> **What is asked**
In the records that follow, show each line where the word "from" is present.

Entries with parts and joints
------

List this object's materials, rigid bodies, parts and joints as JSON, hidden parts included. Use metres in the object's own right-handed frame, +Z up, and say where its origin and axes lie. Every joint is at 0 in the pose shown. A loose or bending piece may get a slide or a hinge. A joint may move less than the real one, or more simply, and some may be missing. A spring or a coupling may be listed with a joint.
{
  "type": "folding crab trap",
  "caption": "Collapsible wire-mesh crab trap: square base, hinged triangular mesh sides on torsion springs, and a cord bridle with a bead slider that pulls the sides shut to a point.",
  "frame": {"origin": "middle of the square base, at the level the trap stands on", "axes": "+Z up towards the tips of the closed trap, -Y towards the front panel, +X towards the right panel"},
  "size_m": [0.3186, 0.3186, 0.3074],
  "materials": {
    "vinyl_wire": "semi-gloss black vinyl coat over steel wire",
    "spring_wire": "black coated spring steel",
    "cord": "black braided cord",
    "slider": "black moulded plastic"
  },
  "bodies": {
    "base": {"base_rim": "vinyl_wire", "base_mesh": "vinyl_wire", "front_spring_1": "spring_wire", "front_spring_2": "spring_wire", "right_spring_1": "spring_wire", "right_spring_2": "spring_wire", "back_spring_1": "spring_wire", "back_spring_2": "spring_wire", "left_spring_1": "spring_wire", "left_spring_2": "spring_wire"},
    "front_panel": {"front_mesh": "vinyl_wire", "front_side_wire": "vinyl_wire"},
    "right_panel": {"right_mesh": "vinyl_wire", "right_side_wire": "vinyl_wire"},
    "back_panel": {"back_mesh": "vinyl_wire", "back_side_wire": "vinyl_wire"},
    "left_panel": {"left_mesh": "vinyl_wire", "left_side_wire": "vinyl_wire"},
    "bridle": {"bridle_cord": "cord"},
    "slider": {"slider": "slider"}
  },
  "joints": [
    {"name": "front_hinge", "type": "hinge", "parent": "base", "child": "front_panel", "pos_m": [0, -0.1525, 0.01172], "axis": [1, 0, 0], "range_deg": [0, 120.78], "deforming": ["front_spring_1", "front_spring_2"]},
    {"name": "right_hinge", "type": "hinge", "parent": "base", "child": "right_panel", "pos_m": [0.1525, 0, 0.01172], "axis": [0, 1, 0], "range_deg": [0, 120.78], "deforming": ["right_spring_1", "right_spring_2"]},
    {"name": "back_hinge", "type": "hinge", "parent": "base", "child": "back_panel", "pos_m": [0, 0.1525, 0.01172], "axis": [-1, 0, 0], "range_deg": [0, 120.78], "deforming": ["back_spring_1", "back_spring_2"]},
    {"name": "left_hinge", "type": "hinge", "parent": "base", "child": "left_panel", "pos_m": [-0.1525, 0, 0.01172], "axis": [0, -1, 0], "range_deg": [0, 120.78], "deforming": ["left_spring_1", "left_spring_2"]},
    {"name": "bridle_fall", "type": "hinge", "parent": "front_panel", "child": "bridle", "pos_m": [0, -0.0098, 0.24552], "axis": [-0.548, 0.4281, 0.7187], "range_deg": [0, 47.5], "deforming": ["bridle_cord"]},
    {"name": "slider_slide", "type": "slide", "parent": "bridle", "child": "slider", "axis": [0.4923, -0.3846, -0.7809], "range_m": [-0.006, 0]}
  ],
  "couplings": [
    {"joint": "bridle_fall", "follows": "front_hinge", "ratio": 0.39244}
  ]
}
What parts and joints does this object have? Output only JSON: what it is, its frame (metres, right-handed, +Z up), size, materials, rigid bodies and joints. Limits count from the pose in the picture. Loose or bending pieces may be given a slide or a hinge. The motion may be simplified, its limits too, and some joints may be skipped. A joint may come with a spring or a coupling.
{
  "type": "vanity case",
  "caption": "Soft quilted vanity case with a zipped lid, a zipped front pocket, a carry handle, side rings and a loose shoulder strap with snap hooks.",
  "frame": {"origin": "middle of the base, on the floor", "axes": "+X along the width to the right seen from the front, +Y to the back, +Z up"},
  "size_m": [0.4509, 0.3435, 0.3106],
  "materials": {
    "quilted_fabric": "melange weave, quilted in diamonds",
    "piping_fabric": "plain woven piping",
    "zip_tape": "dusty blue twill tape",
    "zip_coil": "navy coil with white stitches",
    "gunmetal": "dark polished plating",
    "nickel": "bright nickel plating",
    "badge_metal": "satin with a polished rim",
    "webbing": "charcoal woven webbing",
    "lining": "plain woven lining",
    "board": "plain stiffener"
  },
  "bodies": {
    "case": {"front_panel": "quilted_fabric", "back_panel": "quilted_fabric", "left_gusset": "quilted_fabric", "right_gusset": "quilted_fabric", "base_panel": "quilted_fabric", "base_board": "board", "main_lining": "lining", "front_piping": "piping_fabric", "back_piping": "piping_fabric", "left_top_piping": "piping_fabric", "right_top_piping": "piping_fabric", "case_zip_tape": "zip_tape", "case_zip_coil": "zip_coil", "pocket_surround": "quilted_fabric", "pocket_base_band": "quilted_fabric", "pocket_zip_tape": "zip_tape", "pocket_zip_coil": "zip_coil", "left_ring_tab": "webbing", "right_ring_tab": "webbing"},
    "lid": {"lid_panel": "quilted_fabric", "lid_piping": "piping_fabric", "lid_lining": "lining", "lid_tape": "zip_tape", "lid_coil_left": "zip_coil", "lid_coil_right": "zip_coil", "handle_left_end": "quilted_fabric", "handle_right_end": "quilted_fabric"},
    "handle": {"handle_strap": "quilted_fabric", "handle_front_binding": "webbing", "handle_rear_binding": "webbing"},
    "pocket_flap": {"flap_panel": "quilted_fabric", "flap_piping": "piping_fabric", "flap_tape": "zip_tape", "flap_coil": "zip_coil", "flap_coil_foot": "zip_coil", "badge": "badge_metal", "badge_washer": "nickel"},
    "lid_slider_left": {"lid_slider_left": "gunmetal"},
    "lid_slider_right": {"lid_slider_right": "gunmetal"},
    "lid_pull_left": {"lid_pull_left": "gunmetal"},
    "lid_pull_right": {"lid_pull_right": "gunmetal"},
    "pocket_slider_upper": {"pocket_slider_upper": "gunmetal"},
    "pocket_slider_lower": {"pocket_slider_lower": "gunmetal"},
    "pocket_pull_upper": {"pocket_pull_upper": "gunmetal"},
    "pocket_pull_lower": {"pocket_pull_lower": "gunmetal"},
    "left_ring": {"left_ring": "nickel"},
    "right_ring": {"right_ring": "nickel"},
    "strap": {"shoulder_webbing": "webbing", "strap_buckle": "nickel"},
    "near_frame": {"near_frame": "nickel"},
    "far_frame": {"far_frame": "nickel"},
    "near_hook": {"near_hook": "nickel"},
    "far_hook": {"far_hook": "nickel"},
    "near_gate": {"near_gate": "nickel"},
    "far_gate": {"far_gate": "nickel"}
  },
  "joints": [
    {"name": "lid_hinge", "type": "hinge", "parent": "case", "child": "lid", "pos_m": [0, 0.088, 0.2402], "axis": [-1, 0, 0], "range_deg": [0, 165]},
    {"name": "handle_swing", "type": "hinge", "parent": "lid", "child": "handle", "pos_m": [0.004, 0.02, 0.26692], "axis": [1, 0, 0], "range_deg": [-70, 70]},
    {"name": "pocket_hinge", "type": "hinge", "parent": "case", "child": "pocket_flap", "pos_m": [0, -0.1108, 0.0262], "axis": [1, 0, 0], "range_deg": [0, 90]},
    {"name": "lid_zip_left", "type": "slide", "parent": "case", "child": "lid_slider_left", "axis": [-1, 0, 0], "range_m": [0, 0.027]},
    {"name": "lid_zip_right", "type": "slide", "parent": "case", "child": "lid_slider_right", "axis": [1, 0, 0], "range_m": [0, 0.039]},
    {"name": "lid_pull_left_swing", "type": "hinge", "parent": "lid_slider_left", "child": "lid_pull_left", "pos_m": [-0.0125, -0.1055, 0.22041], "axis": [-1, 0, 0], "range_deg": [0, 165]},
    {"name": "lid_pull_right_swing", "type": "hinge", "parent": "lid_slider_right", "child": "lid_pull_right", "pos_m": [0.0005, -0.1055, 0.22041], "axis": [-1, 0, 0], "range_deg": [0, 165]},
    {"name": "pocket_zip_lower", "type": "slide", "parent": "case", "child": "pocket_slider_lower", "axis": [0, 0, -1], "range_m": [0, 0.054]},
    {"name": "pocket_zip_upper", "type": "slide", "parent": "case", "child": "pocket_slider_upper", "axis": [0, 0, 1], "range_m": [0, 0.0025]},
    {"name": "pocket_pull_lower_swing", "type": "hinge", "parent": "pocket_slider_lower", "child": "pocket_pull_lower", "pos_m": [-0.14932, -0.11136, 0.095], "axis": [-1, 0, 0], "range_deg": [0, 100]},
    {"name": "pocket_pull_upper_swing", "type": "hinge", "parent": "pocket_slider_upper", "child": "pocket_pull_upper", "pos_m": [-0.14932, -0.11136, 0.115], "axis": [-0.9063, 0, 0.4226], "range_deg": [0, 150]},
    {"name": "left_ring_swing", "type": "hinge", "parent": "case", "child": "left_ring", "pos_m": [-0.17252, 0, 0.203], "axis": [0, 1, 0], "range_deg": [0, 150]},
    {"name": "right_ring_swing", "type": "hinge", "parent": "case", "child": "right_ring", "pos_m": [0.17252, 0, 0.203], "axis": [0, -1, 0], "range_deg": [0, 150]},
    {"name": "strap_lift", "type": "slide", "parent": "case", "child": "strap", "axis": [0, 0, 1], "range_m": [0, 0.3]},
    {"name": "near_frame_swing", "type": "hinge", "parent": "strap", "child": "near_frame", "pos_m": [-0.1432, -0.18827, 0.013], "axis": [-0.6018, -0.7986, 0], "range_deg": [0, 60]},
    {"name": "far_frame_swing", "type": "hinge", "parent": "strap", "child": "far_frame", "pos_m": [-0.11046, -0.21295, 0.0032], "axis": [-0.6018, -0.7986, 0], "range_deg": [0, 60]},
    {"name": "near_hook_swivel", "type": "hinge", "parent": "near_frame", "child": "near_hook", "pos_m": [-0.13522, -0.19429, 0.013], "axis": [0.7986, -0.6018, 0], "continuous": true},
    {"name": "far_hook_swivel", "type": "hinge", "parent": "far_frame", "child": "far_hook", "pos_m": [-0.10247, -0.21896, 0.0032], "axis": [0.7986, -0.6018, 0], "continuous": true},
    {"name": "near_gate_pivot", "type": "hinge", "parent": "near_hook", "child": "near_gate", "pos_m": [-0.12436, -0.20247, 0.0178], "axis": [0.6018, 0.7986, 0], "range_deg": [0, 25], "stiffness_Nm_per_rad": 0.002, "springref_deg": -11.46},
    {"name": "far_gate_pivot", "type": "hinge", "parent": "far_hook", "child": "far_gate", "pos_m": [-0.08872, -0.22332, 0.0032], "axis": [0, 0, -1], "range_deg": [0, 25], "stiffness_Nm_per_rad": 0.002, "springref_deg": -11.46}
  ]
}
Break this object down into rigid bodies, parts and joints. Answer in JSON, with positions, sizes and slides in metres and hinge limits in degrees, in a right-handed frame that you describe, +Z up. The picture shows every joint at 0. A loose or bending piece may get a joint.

------

> **Solution to this problem**
What parts and joints does this object have? Output only JSON: what it is, its frame (metres, right-handed, +Z up), size, materials, rigid bodies and joints. Limits count from the pose in the picture. Loose or bending pieces may be given a slide or a hinge. The motion may be simplified, its limits too, and some joints may be skipped. A joint may come with a spring or a coupling.
  "frame": {"origin": "middle of the base, on the floor", "axes": "+X along the width to the right seen from the front, +Y to the back, +Z up"},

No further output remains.